Reproduce the span that opens at the line containing "Keep writing the Blender" and closes at the line containing "ribs: int = 9", both lines included, without alteration and without any other line.
----
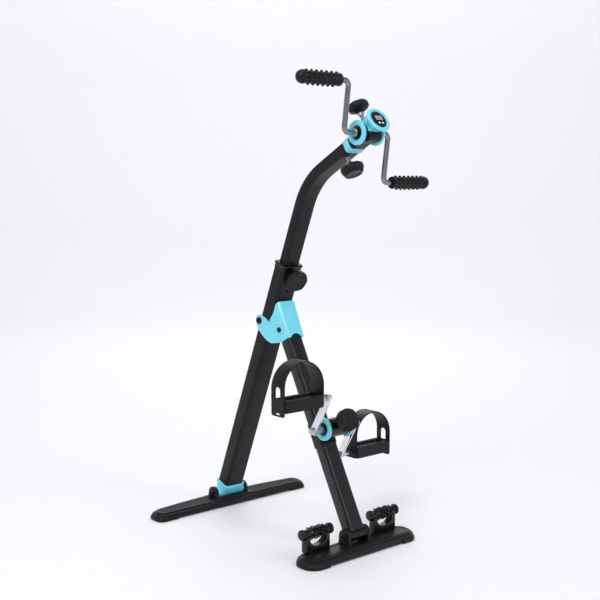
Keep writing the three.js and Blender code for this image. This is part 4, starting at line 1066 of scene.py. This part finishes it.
def pedals():
    for side, sign in SIDES.items():
        at = PEDAL_AT[side]
        piece(f"tread_{side}", f"pedal_{side}", MOULDED, on_side(tread_form(), sign), at,
              [f"pedal_{side}"], sharp=30)
        turned = [(on_side(form, sign), at) for form in strap_cuts()]
        bore = lathe([(-PEDAL_HALF - 4, 6), (-PEDAL_HALF + 4, 6)], 32)
        turned.append((on_side(bore, sign), at))
        piece(f"strap_{side}", f"pedal_{side}", RUBBER, on_side(strap_form(), sign), at,
              [f"pedal_strap_{side}"], cuts=turned)
        studs = together(lathe([(PEDAL_HALF - 0.2, 2.4), (PEDAL_HALF - 0.1, 1.2)], 24).moved(y=y)
                         for y in (-7.0, 7.0))
        piece(f"strap_rivets_{side}", f"pedal_{side}", STEEL, on_side(studs, sign), at)


# ------------------------------------------------------------------ stage, lights and camera

GROUND = (0.90, 0.90, 0.925)
CAMERA = {"x": -1.4122, "y": -1.68125, "z": 0.7488, "azimuth": -40.37, "elevation": 6.38}
LENS, SENSOR = 61.56, 36.0


def stage():
    """A pale floor that curves up into a backdrop all round."""
    radius, bend, height = 3.6, 1.6, 4.0
    profile = [(0.0, 0.001), (0.0, radius)]
    for i in range(1, 17):
        angle = math.radians(90 * i / 16)
        profile.append((bend * (1 - math.cos(angle)), radius + bend * math.sin(angle)))
    profile.append((height, radius + bend))
    bowl = lathe_z(profile, 96)
    mesh = bpy.data.meshes.new("studio_floor")
    mesh.from_pydata(bowl.points, [], bowl.faces[:-1])
    mesh.shade_smooth()
    mesh.materials.append(surface("pale_floor", GROUND, 0.75, mottle=0.004, smudge=0.02))
    floor = linked("studio_floor", mesh)


def area_light(name, position, target, size, power):
    data = bpy.data.lights.new(name, "AREA")
    data.shape = "RECTANGLE"
    data.size, data.size_y = size
    data.energy = power
    lamp = linked(name, data)
    lamp.location = position
    direction = Vector(target) - Vector(position)
    lamp.rotation_euler = direction.to_track_quat("-Z", "Y").to_euler()


def lights():
    """Soft boxes round the machine, and wide ones that wash the backdrop behind it."""
    aim = (0, 0, 0.45)
    area_light("key", (-2.4, -1.0, 2.8), aim, (1.5, 1.5), 60)
    area_light("front", (0.9, -2.9, 2.2), aim, (1.0, 1.8), 22)
    area_light("overhead", (0.2, 0.2, 3.6), (0, 0, 0), (2.6, 2.6), 24)
    area_light("back", (1.8, 2.4, 2.6), aim, (1.6, 1.6), 14)
    area_light("backdrop_wash", (1.7, 2.0, 4.4), (4.0, 4.7, 0.6), (3.0, 3.0), 78)
    world = bpy.data.worlds.new("studio")
    world.use_nodes = True
    background = world.node_tree.nodes["Background"]
    background.inputs["Color"].default_value = (0.96, 0.97, 1.0, 1)
    background.inputs["Strength"].default_value = 0.30
    bpy.context.scene.world = world


def camera():
    azimuth, elevation = math.radians(CAMERA["azimuth"]), math.radians(CAMERA["elevation"])
    back = Vector((math.sin(azimuth) * math.cos(elevation),
                   -math.cos(azimuth) * math.cos(elevation), math.sin(elevation)))
    right = Vector((math.cos(azimuth), math.sin(azimuth), 0))
    up = back.cross(right)
    data = bpy.data.cameras.new("camera")
    data.lens, data.sensor_width = LENS, SENSOR
    data.sensor_fit = "HORIZONTAL"
    eye = linked("camera", data)
    turn = Matrix((right, up, back)).transposed().to_4x4()
    eye.matrix_world = Matrix.Translation((CAMERA["x"], CAMERA["y"], CAMERA["z"])) @ turn
    bpy.context.scene.camera = eye


def hidden_nodes():
    """Sealed inner pieces keep their CAD shape with a finished material."""
    for node in ("head_brake_pad", "foot_brake_pad"):
        mesh = frame["nodes"][node].data
        mesh.materials.clear()
        mesh.materials.append(RUBBER)


rear_base()
front_base()
post()
mast()
head()
hand_crank()
leg()
foot_crank()
pedals()
hidden_nodes()
stage()
lights()
camera()
bpy.context.scene.view_settings.view_transform = "Standard"
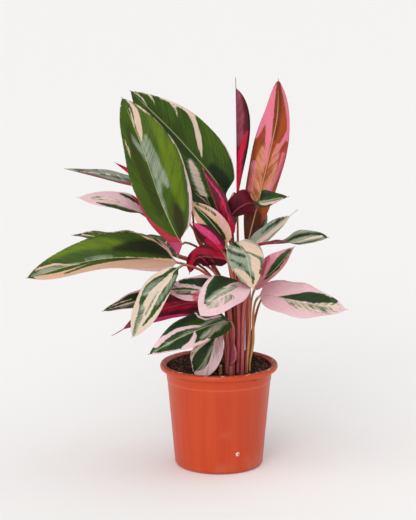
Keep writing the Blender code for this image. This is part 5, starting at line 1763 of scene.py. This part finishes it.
@dataclass
class Stub:
    """The dry stub of a stalk that was cut off, in millimetres.

    CUT gives the rings of its hollowed end: how far below the top each lies, and its share of the radius.
    """

    CUT = ((1.6, 0.97), (0.5, 0.86), (0.1, 0.72), (0.7, 0.5), (1.5, 0.25))

    place: tuple[float, float] = (2.0, -37.0)
    low: float = 128.0
    high: float = 155.0
    radius: float = 2.5
    sides: int = 40
    ribs: int = 9

    def dry_skin(self) -> Material:
        """Build the dry, fibrous skin of the stub."""
        skin = Skin("dry_stalk_skin")
        place = skin.here()
        lines = skin.noise(skin.vector("MULTIPLY", place, (1400.0, 1400.0, 90.0)), 1.0, 3.0, 0.6)
        colour = skin.coats(skin.blend(lines, linear("8A3F22"), linear("C98752")),
                            ("D9B27C", skin.split(place)[2], 0.151, 0.1545, 0.7))
        skin.dress(colour, skin.ramp(lines, 0.3, 0.7, 0.55, 0.8), 0.5, lines, 0.6, 0.3)
        return skin.material

    def build(self) -> Piece:
        """Add the stub, ribbed along its length and hollowed at its cut, and return it."""
        turns = np.linspace(0, 2 * np.pi, self.sides, endpoint=False)
        rows = [(self.low, 1.0)]
        rows += [(height, 1.0) for height in np.linspace(self.low + 9, self.high - 3.2, 9)]
        rows += [(self.high - drop, share) for drop, share in self.CUT]
        points = [(0.0, 0.0, self.low)]
        for height, share in rows:
            ribbed = self.radius * share * (0.95 + 0.05 * np.cos(self.ribs * turns + height * 0.06))
            torn = 0.5 * np.sin(3 * turns + 1) * (height > self.high - 2.5)
            points += np.stack([ribbed * np.cos(turns), ribbed * np.sin(turns),
                                np.minimum(height + torn, self.high)], axis=1).tolist()
        points.append((0.0, 0.0, self.high - 1.8))
        placed = (np.array(points) + (*self.place, 0.0)).tolist()
        mesh = closed_mesh("stub_mesh", placed, self.sides, self.dry_skin(), 50)
        return add_piece("cut_stub_dry", mesh, "cut_stub")


class Lamp(Enum):
    """The studio's suns: where each stands, its power and its soft angle in degrees."""

    KEY = ((-0.35, -0.7, 1.0), 1.1, 70.0)
    BACK = ((0.5, 0.5, 1.0), 0.65, 80.0)
    FRONT = ((-0.25, -1.0, 0.42), 0.95, 40.0)
    LEFT = ((-1.0, -0.25, 0.35), 0.3, 60.0)
    RIGHT = ((1.0, -0.25, 0.35), 0.25, 60.0)


@dataclass
class Studio:
    """The pale floor, the soft light and the camera, in metres and degrees."""

    floor_radius: float = 30.0
    camera_place: Point = (-0.0158, -2.4, 0.753)
    camera_tilt: float = 79.3
    lens: float = 118.5
    sensor: float = 36.0
    white: float = 0.4

    def floor(self) -> None:
        """Add the round floor."""
        work = bmesh.new()
        bmesh.ops.create_circle(work, cap_ends=True, segments=96, radius=self.floor_radius)
        mesh = bpy.data.meshes.new("studio_floor")
        work.to_mesh(mesh)
        work.free()
        skin = Skin("pale_floor")
        skin.fill(skin.shader, {"Base Color": linear("F4F3F2"), "Roughness": 0.9,
                                "Specular IOR Level": 0.1})
        mesh.materials.append(skin.material)
        piece = place_object("studio_floor", mesh)

    def lamps(self) -> None:
        """Add the soft suns and the white surroundings."""
        for which in Lamp:
            (x, y, z), power, size = which.value
            light = bpy.data.lights.new(f"lamp_{which.name.lower()}", "SUN")
            light.energy = power
            light.angle = math.radians(size)
            lamp = place_object(light.name, light)
            lamp.location = (x, y, z)
            lamp.rotation_euler = (math.atan2(math.hypot(x, y), z), 0, math.atan2(x, -y))
        world = bpy.data.worlds.new("studio_white")
        world.use_nodes = True
        ground = world.node_tree.nodes["Background"]
        ground.inputs["Color"].default_value = (1.0, 0.995, 0.985, 1.0)
        ground.inputs["Strength"].default_value = self.white
        bpy.context.scene.world = world

    def camera(self) -> None:
        """Add the camera at the photograph's place."""
        data = bpy.data.cameras.new("studio_camera")
        data.lens, data.sensor_width, data.sensor_fit = self.lens, self.sensor, "AUTO"
        camera = place_object("studio_camera", data)
        camera.location = self.camera_place
        camera.rotation_euler = (math.radians(self.camera_tilt), 0, 0)
        bpy.context.scene.camera = camera

    def build(self) -> None:
        """Build the studio and set plain colour management."""
        self.floor()
        self.lamps()
        self.camera()
        bpy.context.scene.view_settings.view_transform = "Standard"


SLOTS: dict[str, tuple[str, ...]] = {
    "leaf_green": ("tall_left", "tall_back", "arm_upper", "broad_left", "broad_left_back", "low_left",
                   "front_low", "pot_edge", "blue_back", "far_left_high", "far_mid", "far_right_low",
                   "far_left_mid"),
    "leaf_cream": ("hanging_left", "front_top", "arm_right", "arm_right_up", "peach_mid", "far_left_low"),
    "leaf_pink": ("arm_pink", "low_mid", "front_mid", "cup_right", "broad_right", "far_right_high",
                  "far_low"),
    "leaf_crimson": ("spike_left", "magenta_low", "crimson_mid"),
    "leaf_burgundy": ("rolled", "twist_right", "rolled_red", "crimson_edge"),
    "leaf_coral": ("tall_right",),
}
FAR_GROUNDS = {"leaf_far_right_high": PINK, "leaf_far_low": PINK, "leaf_far_left_low": CREAM}
FAR_STROKES = 11
FAR_START = 0.12
FAR_STEP = 0.07


def far_look(name: str, seed: int) -> Look:
    """Paint a leaf of the far side with strokes that follow its veins, from a fixed seed.

    Args:
        name: the leaf's name.
        seed: the seed of its strokes.

    Returns:
        The look.
    """
    ground = FAR_GROUNDS.get(name, GREEN)
    chance = np.random.default_rng(seed)
    marks: list[Stroke] = []
    over = (SAGE, CREAM, CREAM, PINK) if ground is GREEN else (GREEN, GREEN, SAGE, CREAM)
    for number in range(FAR_STROKES):
        side = 1 if number % 2 else -1
        t = FAR_START + FAR_STEP * number + chance.uniform(-0.03, 0.03)
        width = chance.uniform(0.8, 3.4 if ground is GREEN else 4.5)
        reach = chance.uniform(0.45, 1.0)
        layer = over[int(chance.integers(len(over)))]
        marks.append(mark(layer, (t, 0.05 * side, width * 0.4), (t + 0.06, 0.45 * reach * side, width),
                          (t + 0.14, reach * side, width * 0.6)))
    edge = 1 if chance.random() < 0.5 else -1
    marks.append(mark(PINK, (0.08, edge, 1.6), (0.5, edge, 3.2), (0.92, edge, 1.4)))
    marks.append(mark(SAGE, (0.2, 0.03, 0.8), (0.6, 0.03, 2.2), (0.9, 0.02, 1.4)))
    return Look(ground=ground, olive=chance.uniform(0, 0.6), warmth=chance.uniform(0.1, 0.7),
                blush=chance.uniform(0.1, 0.5), stalk=chance.uniform(0.2, 0.9), marks=tuple(marks))


def slot_of(name: str) -> str:
    """Return the material slot that the record gives a leaf."""
    short = name.removeprefix("leaf_")
    return next((slot for slot, names in SLOTS.items() if short in names), "leaf_pink")


def report(*pieces: Piece) -> None:
    """Log finished pieces with their numbers of faces."""
    for piece in pieces:
        LOG.info("%s: %d faces", piece.name, len(piece.data.polygons))


def main() -> None:
    """Build the studio, the pot, the soil and every leaf."""
    logging.basicConfig(level=logging.INFO, format="%(name)s: %(message)s")
    Studio().build()
    report(Pot().build())
    report(*Soil().build())
    report(Stub().build())
    materials = LeafColours().build()
    for seed, leaf in enumerate(LEAVES):
        look = LOOKS.get(leaf.name) or far_look(leaf.name, seed)
        report(LeafPiece(leaf, look, seed).build(materials, slot_of(leaf.name)))


if __name__ == "__main__":
    main()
----
▸ The result:
Keep writing the Blender code for this image. This is part 5, starting at line 1763 of scene.py. This part finishes it.
@dataclass
class Stub:
    """The dry stub of a stalk that was cut off, in millimetres.

    CUT gives the rings of its hollowed end: how far below the top each lies, and its share of the radius.
    """

    CUT = ((1.6, 0.97), (0.5, 0.86), (0.1, 0.72), (0.7, 0.5), (1.5, 0.25))

    place: tuple[float, float] = (2.0, -37.0)
    low: float = 128.0
    high: float = 155.0
    radius: float = 2.5
    sides: int = 40
    ribs: int = 9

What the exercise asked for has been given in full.